───── Data excerpts ─────

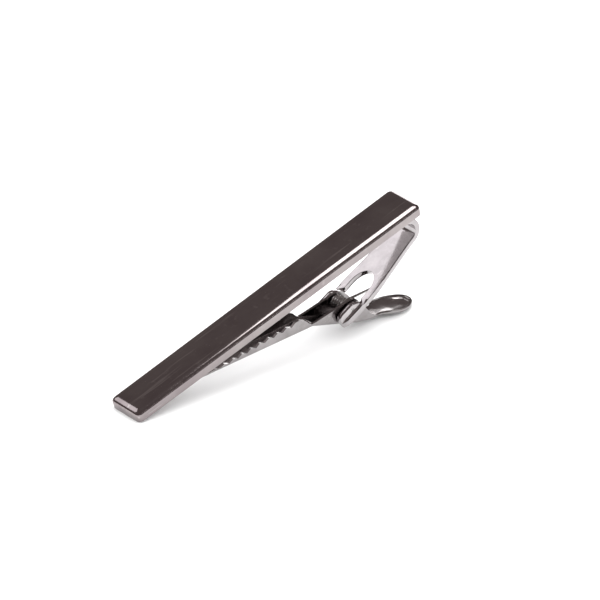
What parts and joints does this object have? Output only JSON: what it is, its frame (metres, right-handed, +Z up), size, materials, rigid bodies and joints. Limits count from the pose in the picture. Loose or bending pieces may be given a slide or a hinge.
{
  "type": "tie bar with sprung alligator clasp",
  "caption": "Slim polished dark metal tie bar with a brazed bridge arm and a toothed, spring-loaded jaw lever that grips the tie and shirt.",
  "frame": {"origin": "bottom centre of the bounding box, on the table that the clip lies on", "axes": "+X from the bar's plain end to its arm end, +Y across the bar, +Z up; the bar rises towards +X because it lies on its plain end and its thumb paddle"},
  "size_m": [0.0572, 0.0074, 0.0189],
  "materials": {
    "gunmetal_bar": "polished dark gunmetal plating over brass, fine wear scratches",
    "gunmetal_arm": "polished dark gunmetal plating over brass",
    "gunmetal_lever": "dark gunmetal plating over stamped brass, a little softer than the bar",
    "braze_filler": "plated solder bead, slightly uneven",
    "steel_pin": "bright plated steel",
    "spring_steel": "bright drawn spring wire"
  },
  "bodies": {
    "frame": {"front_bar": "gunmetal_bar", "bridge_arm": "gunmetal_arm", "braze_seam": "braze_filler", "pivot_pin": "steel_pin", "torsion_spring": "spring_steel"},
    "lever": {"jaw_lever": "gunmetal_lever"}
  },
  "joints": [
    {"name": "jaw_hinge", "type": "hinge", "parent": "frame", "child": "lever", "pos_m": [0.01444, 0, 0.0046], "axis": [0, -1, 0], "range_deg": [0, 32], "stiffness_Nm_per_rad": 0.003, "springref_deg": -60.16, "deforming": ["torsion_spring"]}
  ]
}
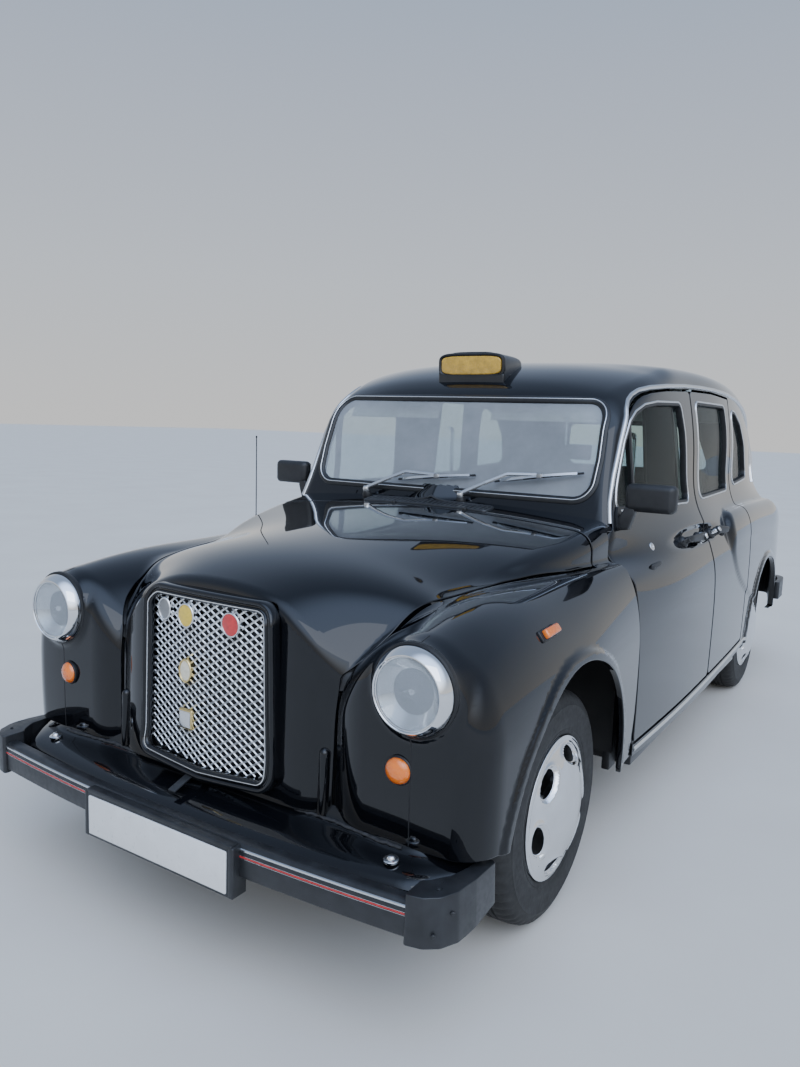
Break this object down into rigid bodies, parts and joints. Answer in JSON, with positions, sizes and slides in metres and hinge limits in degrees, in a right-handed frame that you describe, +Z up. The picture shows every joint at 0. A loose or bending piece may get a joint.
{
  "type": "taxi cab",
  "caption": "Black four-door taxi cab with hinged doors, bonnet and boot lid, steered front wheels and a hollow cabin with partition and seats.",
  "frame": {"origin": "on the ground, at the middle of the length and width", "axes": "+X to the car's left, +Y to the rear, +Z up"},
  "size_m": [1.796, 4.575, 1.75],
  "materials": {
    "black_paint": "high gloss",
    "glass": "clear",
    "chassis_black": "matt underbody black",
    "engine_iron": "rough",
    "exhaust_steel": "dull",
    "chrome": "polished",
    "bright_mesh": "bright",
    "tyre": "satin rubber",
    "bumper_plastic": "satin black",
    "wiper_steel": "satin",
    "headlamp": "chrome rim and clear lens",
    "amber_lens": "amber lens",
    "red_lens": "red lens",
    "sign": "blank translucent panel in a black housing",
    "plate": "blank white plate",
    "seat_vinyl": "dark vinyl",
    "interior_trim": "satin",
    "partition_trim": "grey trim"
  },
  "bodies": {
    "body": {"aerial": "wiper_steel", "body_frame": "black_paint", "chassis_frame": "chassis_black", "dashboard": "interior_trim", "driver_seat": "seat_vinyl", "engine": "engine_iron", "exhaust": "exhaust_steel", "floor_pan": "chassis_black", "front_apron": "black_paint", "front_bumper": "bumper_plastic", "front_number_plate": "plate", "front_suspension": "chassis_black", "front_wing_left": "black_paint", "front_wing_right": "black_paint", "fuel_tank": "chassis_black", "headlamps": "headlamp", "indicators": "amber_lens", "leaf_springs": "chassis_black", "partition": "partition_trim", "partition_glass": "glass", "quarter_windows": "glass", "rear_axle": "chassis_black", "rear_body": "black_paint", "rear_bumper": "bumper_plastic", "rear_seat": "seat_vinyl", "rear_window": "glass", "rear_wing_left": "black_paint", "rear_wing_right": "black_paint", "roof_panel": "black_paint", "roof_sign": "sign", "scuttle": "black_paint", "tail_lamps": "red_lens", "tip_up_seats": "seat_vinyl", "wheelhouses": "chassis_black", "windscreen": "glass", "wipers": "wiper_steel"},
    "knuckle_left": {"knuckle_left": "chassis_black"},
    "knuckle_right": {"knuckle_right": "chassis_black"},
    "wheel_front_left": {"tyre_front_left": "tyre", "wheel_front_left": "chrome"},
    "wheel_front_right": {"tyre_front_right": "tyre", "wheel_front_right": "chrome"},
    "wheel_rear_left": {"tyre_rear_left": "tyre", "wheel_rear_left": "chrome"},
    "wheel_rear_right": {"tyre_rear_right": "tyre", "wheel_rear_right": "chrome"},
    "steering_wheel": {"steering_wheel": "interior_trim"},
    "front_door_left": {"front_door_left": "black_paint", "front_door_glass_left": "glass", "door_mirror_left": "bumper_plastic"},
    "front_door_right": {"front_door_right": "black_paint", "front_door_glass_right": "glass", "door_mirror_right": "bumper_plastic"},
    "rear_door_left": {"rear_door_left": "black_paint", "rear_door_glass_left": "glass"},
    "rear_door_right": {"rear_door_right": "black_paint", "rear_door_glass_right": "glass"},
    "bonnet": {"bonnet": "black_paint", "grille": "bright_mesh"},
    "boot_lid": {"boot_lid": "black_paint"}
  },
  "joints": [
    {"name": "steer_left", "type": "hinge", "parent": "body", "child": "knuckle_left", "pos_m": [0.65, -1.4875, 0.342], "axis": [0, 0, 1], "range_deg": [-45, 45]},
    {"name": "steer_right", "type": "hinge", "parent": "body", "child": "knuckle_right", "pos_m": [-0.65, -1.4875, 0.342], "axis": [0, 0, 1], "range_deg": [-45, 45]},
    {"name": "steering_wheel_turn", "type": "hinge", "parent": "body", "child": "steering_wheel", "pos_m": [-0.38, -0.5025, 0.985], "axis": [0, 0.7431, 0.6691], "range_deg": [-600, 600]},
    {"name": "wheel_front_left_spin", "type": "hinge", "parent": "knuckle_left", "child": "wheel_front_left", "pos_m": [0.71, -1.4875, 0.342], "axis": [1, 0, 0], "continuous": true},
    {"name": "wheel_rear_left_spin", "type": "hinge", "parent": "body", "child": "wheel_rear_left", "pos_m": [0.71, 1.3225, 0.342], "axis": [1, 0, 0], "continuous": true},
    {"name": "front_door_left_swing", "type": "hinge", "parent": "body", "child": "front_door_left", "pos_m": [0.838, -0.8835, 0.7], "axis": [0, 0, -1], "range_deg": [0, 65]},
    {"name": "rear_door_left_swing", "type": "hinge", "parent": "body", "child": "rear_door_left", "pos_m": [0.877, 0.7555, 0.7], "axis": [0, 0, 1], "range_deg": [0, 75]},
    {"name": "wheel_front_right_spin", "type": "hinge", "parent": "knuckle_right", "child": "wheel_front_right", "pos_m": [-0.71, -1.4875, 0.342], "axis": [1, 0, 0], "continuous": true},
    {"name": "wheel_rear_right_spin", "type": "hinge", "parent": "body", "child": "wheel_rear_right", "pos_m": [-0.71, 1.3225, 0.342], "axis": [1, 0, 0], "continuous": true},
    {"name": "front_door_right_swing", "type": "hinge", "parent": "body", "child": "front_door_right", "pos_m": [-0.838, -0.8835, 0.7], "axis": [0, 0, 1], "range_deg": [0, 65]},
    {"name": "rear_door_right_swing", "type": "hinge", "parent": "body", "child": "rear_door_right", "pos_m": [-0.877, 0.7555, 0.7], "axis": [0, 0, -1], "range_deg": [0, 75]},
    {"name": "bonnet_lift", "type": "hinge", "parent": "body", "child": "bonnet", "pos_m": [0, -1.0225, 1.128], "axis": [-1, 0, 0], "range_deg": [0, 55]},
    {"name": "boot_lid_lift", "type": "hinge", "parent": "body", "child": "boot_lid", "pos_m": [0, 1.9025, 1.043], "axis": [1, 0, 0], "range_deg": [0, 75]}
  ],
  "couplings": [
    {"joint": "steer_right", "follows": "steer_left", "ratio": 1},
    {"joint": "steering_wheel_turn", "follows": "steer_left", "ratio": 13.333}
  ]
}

─────
───── Data excerpts ─────

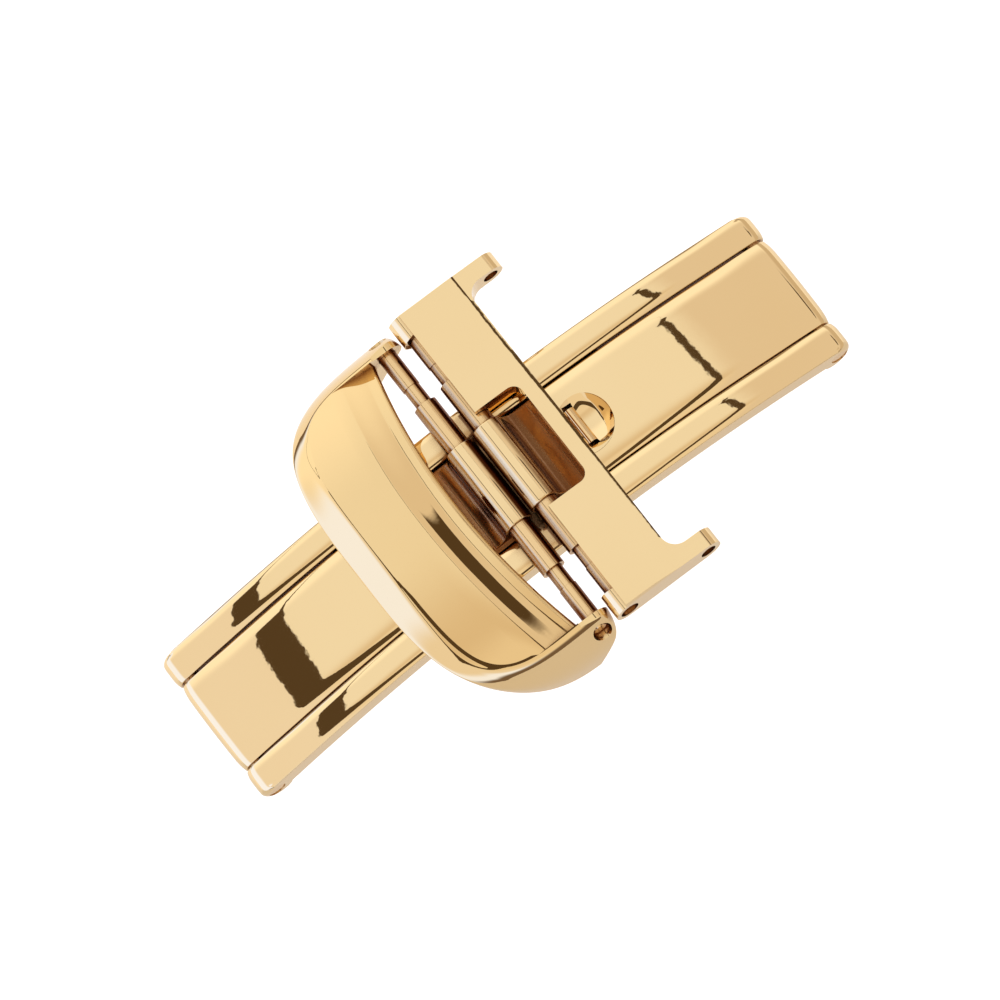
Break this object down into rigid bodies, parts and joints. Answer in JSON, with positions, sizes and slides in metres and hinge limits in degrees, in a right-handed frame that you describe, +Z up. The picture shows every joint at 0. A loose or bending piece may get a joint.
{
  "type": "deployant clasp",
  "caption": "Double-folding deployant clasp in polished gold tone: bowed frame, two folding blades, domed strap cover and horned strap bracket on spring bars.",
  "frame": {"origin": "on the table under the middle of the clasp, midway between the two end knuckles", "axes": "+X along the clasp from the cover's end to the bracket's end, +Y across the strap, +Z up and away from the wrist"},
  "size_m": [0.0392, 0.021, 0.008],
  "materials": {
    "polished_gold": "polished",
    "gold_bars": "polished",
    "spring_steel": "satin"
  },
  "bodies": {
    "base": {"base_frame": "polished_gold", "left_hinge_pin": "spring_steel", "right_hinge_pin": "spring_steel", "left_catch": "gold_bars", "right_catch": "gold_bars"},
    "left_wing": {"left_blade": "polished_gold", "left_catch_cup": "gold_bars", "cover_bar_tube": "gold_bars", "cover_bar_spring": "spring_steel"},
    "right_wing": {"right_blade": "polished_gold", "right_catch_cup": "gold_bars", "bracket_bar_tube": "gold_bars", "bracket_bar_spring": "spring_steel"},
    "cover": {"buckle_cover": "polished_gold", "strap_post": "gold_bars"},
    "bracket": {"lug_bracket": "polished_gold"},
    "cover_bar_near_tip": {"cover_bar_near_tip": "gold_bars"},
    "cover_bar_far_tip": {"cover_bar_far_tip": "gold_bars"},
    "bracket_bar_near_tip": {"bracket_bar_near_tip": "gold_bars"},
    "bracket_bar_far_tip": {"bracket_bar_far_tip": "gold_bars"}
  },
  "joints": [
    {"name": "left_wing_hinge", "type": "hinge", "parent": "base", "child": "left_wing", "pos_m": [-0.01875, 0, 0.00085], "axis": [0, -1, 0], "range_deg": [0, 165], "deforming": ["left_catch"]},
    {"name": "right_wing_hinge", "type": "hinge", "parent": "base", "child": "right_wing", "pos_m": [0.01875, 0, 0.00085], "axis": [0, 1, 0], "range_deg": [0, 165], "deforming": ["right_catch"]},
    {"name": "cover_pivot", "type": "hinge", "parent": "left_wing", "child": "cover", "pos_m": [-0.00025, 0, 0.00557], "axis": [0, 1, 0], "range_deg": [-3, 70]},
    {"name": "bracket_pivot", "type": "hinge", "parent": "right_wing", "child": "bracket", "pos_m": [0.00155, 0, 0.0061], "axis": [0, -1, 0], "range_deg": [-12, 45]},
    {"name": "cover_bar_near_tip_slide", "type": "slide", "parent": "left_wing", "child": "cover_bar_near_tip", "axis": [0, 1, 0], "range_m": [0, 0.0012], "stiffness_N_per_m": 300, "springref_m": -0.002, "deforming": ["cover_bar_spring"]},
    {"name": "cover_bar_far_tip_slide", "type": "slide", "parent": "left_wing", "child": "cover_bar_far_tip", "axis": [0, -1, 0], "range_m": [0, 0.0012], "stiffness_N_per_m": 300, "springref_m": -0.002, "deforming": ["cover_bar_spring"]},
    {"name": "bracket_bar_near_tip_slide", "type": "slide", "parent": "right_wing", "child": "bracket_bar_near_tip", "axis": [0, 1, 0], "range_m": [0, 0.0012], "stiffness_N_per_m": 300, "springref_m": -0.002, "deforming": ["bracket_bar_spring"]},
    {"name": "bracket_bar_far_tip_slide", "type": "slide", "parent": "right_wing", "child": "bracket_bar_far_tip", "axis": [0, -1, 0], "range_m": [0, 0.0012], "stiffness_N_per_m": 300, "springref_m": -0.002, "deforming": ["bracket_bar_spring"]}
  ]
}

─────

Using the listing above, gather each line that holds the string "with" and copy it.

Full output:
  "type": "tie bar with sprung alligator clasp",
  "caption": "Slim polished dark metal tie bar with a brazed bridge arm and a toothed, spring-loaded jaw lever that grips the tie and shirt.",
Break this object down into rigid bodies, parts and joints. Answer in JSON, with positions, sizes and slides in metres and hinge limits in degrees, in a right-handed frame that you describe, +Z up. The picture shows every joint at 0. A loose or bending piece may get a joint.
  "caption": "Black four-door taxi cab with hinged doors, bonnet and boot lid, steered front wheels and a hollow cabin with partition and seats.",
Break this object down into rigid bodies, parts and joints. Answer in JSON, with positions, sizes and slides in metres and hinge limits in degrees, in a right-handed frame that you describe, +Z up. The picture shows every joint at 0. A loose or bending piece may get a joint.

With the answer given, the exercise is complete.